Comme toi, camarade, je pense qu’il n’y a pas de socialisme en dehors de la socialisation des moyens de production des biens nécessaires à la vie du corps social (définition précédant Marx d’ailleurs, malgré les apports précieux de ce dernier) et qu’il n’y a pas de liberté du citoyen en dehors du socialisme, mais je ne vois pas comment le conseillisme, autrement dit le retour des soviets sous une forme modernisée va nous prémunir d’un retour à Staline sous une forme modernisée d’une part, et surtout je vois mal d’autre part comment le monde va pouvoir vouloir une telle révolution et encore moins comment cela va perdurer c’est-à-dire comment le monde va s’habituer ensuite aux changements que cela va impliquer, tant les habitudes du prolétaire atomisé, individualisé et gavé de télévision vont être bouleversées.

Certes le socialisme au sens strict est possible, mais c’est pas demain la veille étant donné que les grands et durables changements historiques prennent toujours du temps. Déjà le capital, autrement dit les détenteurs de pouvoir économique, a mis quelques siècles à supplanter le pouvoir des détenteurs d’armes. On voit mal comment les détenteurs de droits humains vont pouvoir supplanter les détenteurs de capital en un grand soir. Aujourd’hui, le capital règne en maître sur la planète, comme cela a déjà été dit, il ne va pas remettre son pouvoir au peuple du jour au lendemain sans rechigner violemment, il a son conatus aussi, d’autant plus que le peuple, comme assemblée de citoyens conscients de leur puissance collective et voulant leur bien collectif, n’existe pas à proprement parler, il n’y a que des populations plus ou moins unifiées, dans lesquelles le grand nombre confond le plus souvent ses chaînes avec sa propre vie. C’est cela que tu ne sembles manifestement pas avoir voulu entendre dans le discours de Lordon si seulement tu l’as lu ou écouté.

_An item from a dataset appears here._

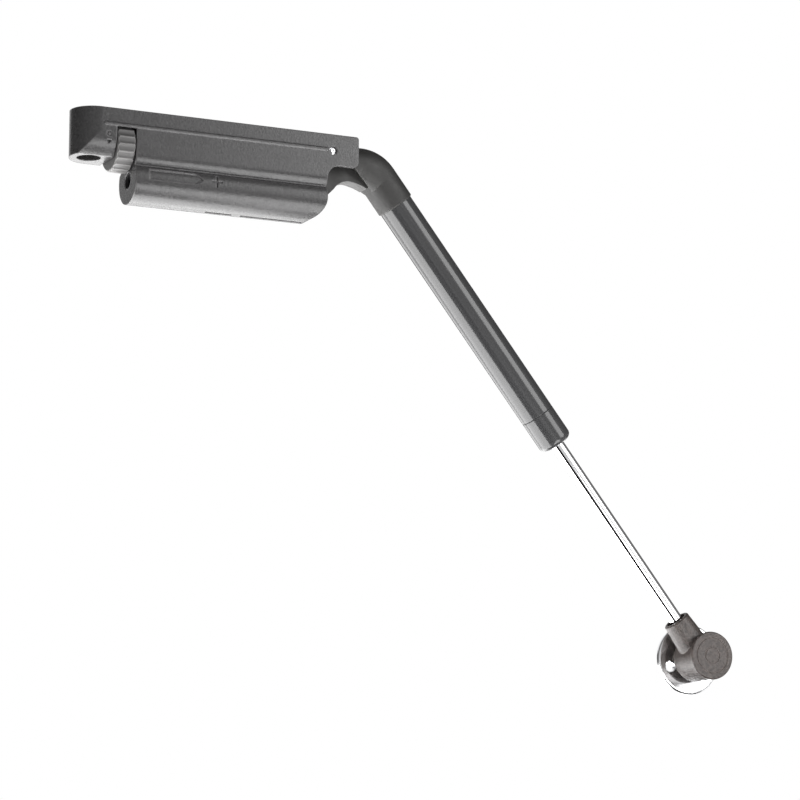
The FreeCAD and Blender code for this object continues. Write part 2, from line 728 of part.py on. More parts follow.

Est-ce à dire qu’il n’y a rien d’autre à faire que de quémander au capital quelques miettes supplémentaires pour finir les fins de mois ? Bien sûr que non et Lordon explique bien aussi pourquoi. Entre un keynesianisme aboutissant historiquement à F. Hollande et le conseillisme des soviets aboutissant à Staline - parce que les bonnes gens finissent toujours par attendre qu’on prenne des décisions collectives à leur place du fait de la mécanique des passions expliquée par Spinoza, il y a d’autres voies qui peuvent emprunter à Keynes autant qu’à Lénine ou encore à Rousseau, à Marx et à Spinoza des idées pour produire quelque chose de nouveau en évitant de retomber dans les mêmes impasses.

Enfin, pour ce qui est de la révolution mondiale qui est en train de nous venir des USA, j’aimerais bien des articles, des reportages, des analyses et des signes matériels crédibles de son existence et pas simplement un autocollant avec un poing fermé et un site pour permettre un vote en ligne fiable.